PROBLEM: Search the material for the word "files" and copy each line that holds it.

THE DATA:
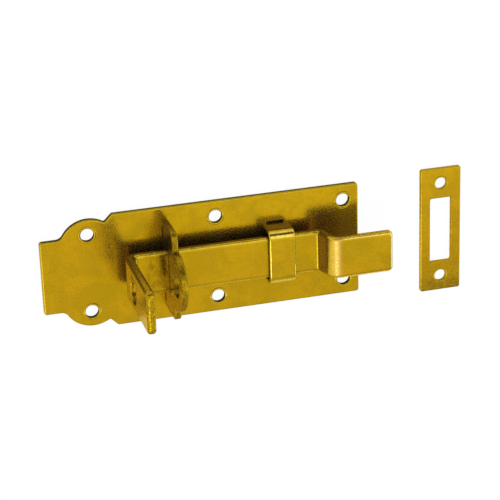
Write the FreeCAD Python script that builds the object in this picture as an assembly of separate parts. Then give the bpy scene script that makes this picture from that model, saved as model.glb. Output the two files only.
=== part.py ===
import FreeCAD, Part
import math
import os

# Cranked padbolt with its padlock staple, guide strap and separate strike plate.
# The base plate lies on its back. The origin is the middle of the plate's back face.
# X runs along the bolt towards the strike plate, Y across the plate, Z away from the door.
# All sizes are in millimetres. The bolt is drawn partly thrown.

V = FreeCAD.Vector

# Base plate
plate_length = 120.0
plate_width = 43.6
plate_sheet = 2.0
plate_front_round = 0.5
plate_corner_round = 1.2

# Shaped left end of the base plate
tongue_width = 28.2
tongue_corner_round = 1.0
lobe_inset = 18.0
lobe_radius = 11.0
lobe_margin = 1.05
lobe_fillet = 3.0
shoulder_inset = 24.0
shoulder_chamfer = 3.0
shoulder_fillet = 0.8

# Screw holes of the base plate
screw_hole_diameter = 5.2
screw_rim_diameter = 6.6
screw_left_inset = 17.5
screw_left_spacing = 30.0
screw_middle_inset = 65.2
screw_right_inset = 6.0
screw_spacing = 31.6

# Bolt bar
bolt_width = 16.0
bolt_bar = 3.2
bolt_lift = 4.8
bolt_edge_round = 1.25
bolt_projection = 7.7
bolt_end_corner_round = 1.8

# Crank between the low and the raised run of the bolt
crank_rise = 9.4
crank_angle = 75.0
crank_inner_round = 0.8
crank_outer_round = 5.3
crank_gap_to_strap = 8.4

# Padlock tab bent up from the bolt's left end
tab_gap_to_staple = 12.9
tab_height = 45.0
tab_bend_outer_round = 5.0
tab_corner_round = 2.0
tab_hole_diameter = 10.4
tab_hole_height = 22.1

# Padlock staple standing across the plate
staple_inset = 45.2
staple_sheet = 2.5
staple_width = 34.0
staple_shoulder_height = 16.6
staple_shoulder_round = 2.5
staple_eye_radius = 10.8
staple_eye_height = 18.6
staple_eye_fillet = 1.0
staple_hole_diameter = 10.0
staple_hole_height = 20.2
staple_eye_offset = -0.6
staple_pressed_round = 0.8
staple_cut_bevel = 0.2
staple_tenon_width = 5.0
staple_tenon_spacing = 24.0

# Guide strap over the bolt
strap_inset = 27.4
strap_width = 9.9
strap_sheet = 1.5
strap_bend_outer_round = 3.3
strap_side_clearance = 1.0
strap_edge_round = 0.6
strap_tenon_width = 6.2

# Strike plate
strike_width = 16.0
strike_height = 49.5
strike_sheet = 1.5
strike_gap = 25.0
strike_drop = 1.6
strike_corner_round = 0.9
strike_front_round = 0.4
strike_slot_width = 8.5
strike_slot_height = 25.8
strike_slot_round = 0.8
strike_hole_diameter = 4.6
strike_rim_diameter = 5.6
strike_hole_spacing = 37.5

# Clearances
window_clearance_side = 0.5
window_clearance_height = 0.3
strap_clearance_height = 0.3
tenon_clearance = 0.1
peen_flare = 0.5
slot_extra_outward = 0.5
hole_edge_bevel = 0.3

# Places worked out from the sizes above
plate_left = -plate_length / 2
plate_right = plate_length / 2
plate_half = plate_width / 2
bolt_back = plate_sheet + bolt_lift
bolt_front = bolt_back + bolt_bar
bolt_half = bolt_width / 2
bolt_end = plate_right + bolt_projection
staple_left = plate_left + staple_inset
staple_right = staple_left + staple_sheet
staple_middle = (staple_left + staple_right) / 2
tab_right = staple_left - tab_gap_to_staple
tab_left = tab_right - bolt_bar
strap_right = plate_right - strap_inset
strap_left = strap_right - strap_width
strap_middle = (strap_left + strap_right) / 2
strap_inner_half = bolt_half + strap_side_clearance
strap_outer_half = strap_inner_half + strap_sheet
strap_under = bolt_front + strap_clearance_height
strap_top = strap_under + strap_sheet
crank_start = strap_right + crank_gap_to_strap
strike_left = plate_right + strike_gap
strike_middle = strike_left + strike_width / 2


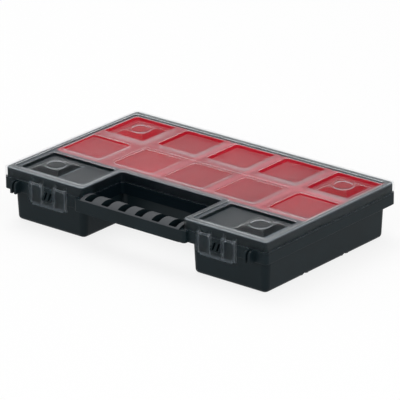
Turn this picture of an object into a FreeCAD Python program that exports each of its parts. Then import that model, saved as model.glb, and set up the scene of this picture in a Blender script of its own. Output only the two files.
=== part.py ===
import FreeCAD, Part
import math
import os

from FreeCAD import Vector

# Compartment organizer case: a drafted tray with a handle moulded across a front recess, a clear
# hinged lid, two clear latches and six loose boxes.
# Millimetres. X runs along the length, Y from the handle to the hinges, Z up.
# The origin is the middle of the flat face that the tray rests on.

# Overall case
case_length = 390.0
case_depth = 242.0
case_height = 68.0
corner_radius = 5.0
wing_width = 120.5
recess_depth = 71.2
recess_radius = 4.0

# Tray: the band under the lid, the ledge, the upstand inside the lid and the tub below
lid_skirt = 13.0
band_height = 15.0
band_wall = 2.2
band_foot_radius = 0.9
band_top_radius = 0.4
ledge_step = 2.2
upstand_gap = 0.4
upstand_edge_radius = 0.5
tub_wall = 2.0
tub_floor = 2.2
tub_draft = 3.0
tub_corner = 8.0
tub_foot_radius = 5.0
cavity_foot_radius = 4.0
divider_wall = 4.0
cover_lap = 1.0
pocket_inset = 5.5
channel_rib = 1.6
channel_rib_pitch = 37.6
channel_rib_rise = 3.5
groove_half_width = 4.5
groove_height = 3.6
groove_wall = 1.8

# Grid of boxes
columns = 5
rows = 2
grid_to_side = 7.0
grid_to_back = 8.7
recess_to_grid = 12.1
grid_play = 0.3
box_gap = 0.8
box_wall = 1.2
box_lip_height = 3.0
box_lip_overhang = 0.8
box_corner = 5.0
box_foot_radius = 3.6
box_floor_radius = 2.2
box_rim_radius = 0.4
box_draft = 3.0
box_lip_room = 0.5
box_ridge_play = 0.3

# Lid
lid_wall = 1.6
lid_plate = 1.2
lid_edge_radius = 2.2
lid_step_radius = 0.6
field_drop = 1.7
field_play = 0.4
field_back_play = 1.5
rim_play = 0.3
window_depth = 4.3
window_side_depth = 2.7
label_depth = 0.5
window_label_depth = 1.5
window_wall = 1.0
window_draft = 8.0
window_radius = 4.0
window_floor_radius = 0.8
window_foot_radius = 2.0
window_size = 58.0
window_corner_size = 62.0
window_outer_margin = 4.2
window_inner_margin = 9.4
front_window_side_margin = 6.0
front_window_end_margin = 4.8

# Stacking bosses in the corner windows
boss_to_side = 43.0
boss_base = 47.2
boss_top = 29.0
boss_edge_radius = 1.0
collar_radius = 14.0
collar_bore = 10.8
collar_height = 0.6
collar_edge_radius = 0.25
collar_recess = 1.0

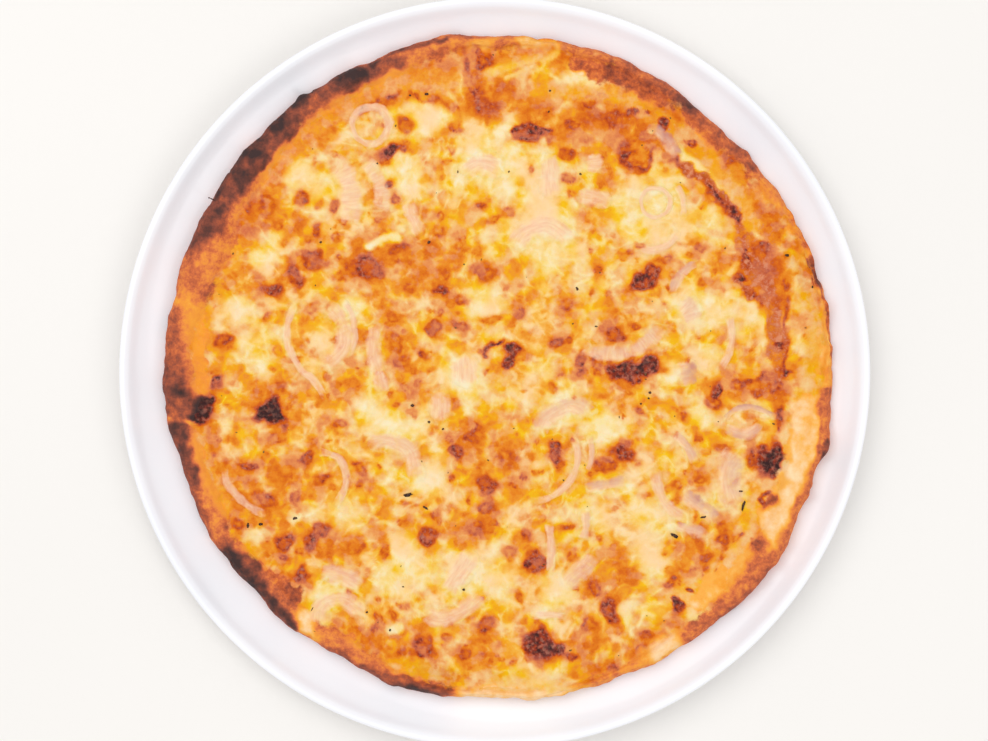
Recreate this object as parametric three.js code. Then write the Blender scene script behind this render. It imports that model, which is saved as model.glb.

THE OUTPUT:
Write the FreeCAD Python script that builds the object in this picture as an assembly of separate parts. Then give the bpy scene script that makes this picture from that model, saved as model.glb. Output the two files only.
Turn this picture of an object into a FreeCAD Python program that exports each of its parts. Then import that model, saved as model.glb, and set up the scene of this picture in a Blender script of its own. Output only the two files.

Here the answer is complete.